── Data extract

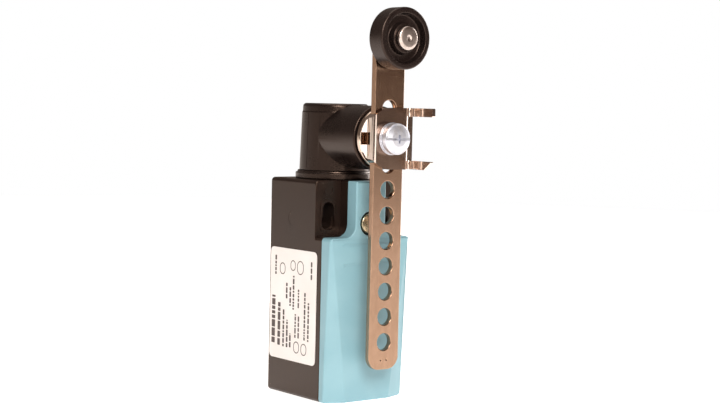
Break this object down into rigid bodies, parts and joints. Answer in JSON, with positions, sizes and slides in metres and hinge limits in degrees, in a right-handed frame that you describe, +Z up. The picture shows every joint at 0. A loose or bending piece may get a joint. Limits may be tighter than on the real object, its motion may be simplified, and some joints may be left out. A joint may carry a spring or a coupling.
{
  "type": "limit switch",
  "caption": "Narrow limit switch with a round twist head, a pierced bar lever held by a clamp, and a plastic roller on the lever's end.",
  "frame": {"origin": "on the flat back face, midway between the two fixing slots", "axes": "+X across the switch, -Y out of its front (the shaft's direction), +Z up towards the head"},
  "size_m": [0.0313, 0.0503, 0.1227],
  "materials": {
    "black_enamel": "satin, fine grained enamel on die casting",
    "teal_plastic": "satin moulded",
    "black_plastic": "satin moulded",
    "seal_rubber": "matt",
    "brass": "turned",
    "white_label": "satin printed film",
    "spring_steel": "ground",
    "grey_plastic": "moulded",
    "contact_silver": "bright",
    "zinc_plate": "bright blue zinc plate",
    "bright_chrome": "polished",
    "nickel_plate": "satin nickel plate, warm tone",
    "turned_steel": "turned rings",
    "roller_plastic": "satin moulded",
    "red_plastic": "moulded"
  },
  "bodies": {
    "enclosure": {"housing": "black_enamel", "front_cover": "teal_plastic", "cover_gasket": "seal_rubber", "cover_screw": "brass", "cover_screw_ring": "seal_rubber", "rating_label": "white_label", "head_flange": "black_plastic", "flange_o_ring": "seal_rubber", "head_housing": "black_plastic", "shaft_bush": "brass", "shaft_seal": "seal_rubber", "return_spring": "spring_steel", "contact_block": "grey_plastic", "fixed_contact_nc_left": "contact_silver", "terminal_screw_nc_left": "zinc_plate", "fixed_contact_nc_right": "contact_silver", "terminal_screw_nc_right": "zinc_plate", "fixed_contact_no_left": "contact_silver", "terminal_screw_no_left": "zinc_plate", "fixed_contact_no_right": "contact_silver", "terminal_screw_no_right": "zinc_plate", "contact_spring": "spring_steel", "earth_clamp": "brass", "earth_screw": "zinc_plate"},
    "lever": {"actuator_shaft": "spring_steel", "shaft_circlip": "spring_steel", "hub_disc": "bright_chrome", "clamp_bracket": "nickel_plate", "lever_bar": "nickel_plate", "spring_washer": "zinc_plate", "clamp_screw": "zinc_plate", "roller_pin": "turned_steel", "roller_spacer": "turned_steel"},
    "roller": {"roller": "roller_plastic"},
    "plunger": {"plunger": "red_plastic", "contact_carrier": "red_plastic", "contact_bridge": "contact_silver"}
  },
  "joints": [
    {"name": "lever_swing", "type": "hinge", "parent": "enclosure", "child": "lever", "pos_m": [0, -0.036, 0.0246], "axis": [0, -1, 0], "range_deg": [-75, 75], "stiffness_Nm_per_rad": 0.12},
    {"name": "roller_spin", "type": "hinge", "parent": "lever", "child": "roller", "pos_m": [0, -0.0449, 0.0552], "axis": [0, -1, 0], "continuous": true},
    {"name": "plunger_slide", "type": "slide", "parent": "enclosure", "child": "plunger", "axis": [0, 0, 1], "range_m": [-0.003, 0], "stiffness_N_per_m": 250, "springref_m": 0.002, "deforming": ["contact_spring"]}
  ]
}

────

* _To be done_
The whole listing above needs to be written out again exactly.

* _Answer for the task_
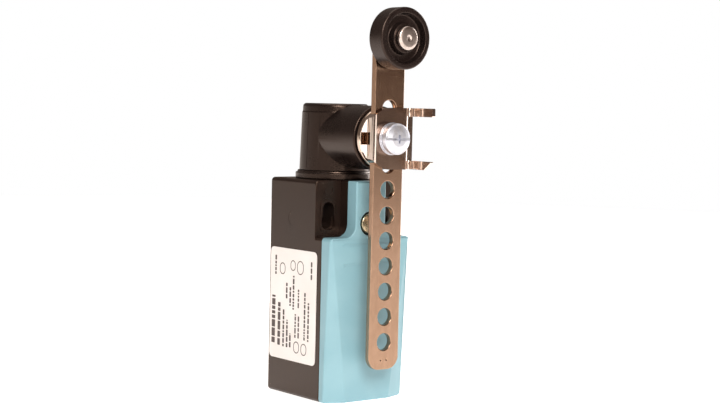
Break this object down into rigid bodies, parts and joints. Answer in JSON, with positions, sizes and slides in metres and hinge limits in degrees, in a right-handed frame that you describe, +Z up. The picture shows every joint at 0. A loose or bending piece may get a joint. Limits may be tighter than on the real object, its motion may be simplified, and some joints may be left out. A joint may carry a spring or a coupling.
{
  "type": "limit switch",
  "caption": "Narrow limit switch with a round twist head, a pierced bar lever held by a clamp, and a plastic roller on the lever's end.",
  "frame": {"origin": "on the flat back face, midway between the two fixing slots", "axes": "+X across the switch, -Y out of its front (the shaft's direction), +Z up towards the head"},
  "size_m": [0.0313, 0.0503, 0.1227],
  "materials": {
    "black_enamel": "satin, fine grained enamel on die casting",
    "teal_plastic": "satin moulded",
    "black_plastic": "satin moulded",
    "seal_rubber": "matt",
    "brass": "turned",
    "white_label": "satin printed film",
    "spring_steel": "ground",
    "grey_plastic": "moulded",
    "contact_silver": "bright",
    "zinc_plate": "bright blue zinc plate",
    "bright_chrome": "polished",
    "nickel_plate": "satin nickel plate, warm tone",
    "turned_steel": "turned rings",
    "roller_plastic": "satin moulded",
    "red_plastic": "moulded"
  },
  "bodies": {
    "enclosure": {"housing": "black_enamel", "front_cover": "teal_plastic", "cover_gasket": "seal_rubber", "cover_screw": "brass", "cover_screw_ring": "seal_rubber", "rating_label": "white_label", "head_flange": "black_plastic", "flange_o_ring": "seal_rubber", "head_housing": "black_plastic", "shaft_bush": "brass", "shaft_seal": "seal_rubber", "return_spring": "spring_steel", "contact_block": "grey_plastic", "fixed_contact_nc_left": "contact_silver", "terminal_screw_nc_left": "zinc_plate", "fixed_contact_nc_right": "contact_silver", "terminal_screw_nc_right": "zinc_plate", "fixed_contact_no_left": "contact_silver", "terminal_screw_no_left": "zinc_plate", "fixed_contact_no_right": "contact_silver", "terminal_screw_no_right": "zinc_plate", "contact_spring": "spring_steel", "earth_clamp": "brass", "earth_screw": "zinc_plate"},
    "lever": {"actuator_shaft": "spring_steel", "shaft_circlip": "spring_steel", "hub_disc": "bright_chrome", "clamp_bracket": "nickel_plate", "lever_bar": "nickel_plate", "spring_washer": "zinc_plate", "clamp_screw": "zinc_plate", "roller_pin": "turned_steel", "roller_spacer": "turned_steel"},
    "roller": {"roller": "roller_plastic"},
    "plunger": {"plunger": "red_plastic", "contact_carrier": "red_plastic", "contact_bridge": "contact_silver"}
  },
  "joints": [
    {"name": "lever_swing", "type": "hinge", "parent": "enclosure", "child": "lever", "pos_m": [0, -0.036, 0.0246], "axis": [0, -1, 0], "range_deg": [-75, 75], "stiffness_Nm_per_rad": 0.12},
    {"name": "roller_spin", "type": "hinge", "parent": "lever", "child": "roller", "pos_m": [0, -0.0449, 0.0552], "axis": [0, -1, 0], "continuous": true},
    {"name": "plunger_slide", "type": "slide", "parent": "enclosure", "child": "plunger", "axis": [0, 0, 1], "range_m": [-0.003, 0], "stiffness_N_per_m": 250, "springref_m": 0.002, "deforming": ["contact_spring"]}
  ]
}